This cause, pending in the Court of Common Pleas in New Haven county, was at the May term discontinued conformably to the rules of court. At the September term, upon the oral motion of plaintiff's counsel, the case was restored to the docket. No notice of the pendency of the motion was given and it was not placed upon the short calendar. Subsequently the defendant, having learned of this action, made a motion to erase the case from the docket. This motion was placed on the short calendar and the parties heard thereon by the court, another judge presiding. Thereupon the court found that the case had been improperly restored to the docket and granted the motion.
If the court at its September term had any power over the judgment of discontinuance rendered at its May term, it was upon other proceedings than an oral motion without notice to the adverse party. Hall v. Paine, 47 Conn. 429;Sturdevant v. Stanton, ibid. 579; Tyler v. Aspinwall, 73 id. 493; Goldreyer v. Cronan, 76 id. 113.

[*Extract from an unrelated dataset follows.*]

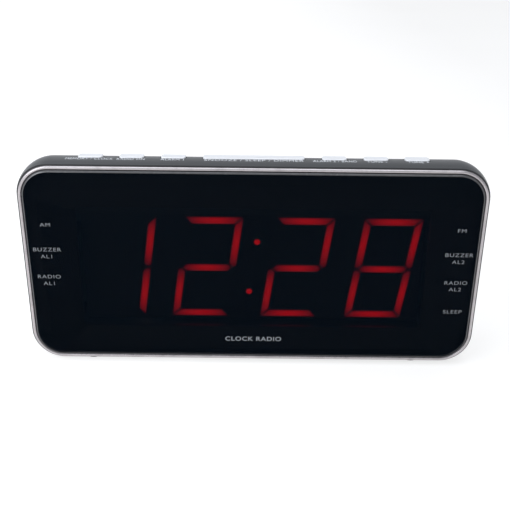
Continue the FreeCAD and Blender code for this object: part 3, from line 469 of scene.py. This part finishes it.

The court having, subsequent to the unlawful restoration, upon motion, notice and hearing, found the facts which, in so far as they were essential, its own records disclosed, and having rightfully found thereon that the case was improperly upon the docket as a pending one, took the only proper course and erased it therefrom. This action involved no review, as claimed, of an exercise of discretion on the part of the judge who was presiding when the case was ordered restored. The court upon that occasion was vested with no discretion to do what it did.
There is no error.
In this opinion the other judges concurred.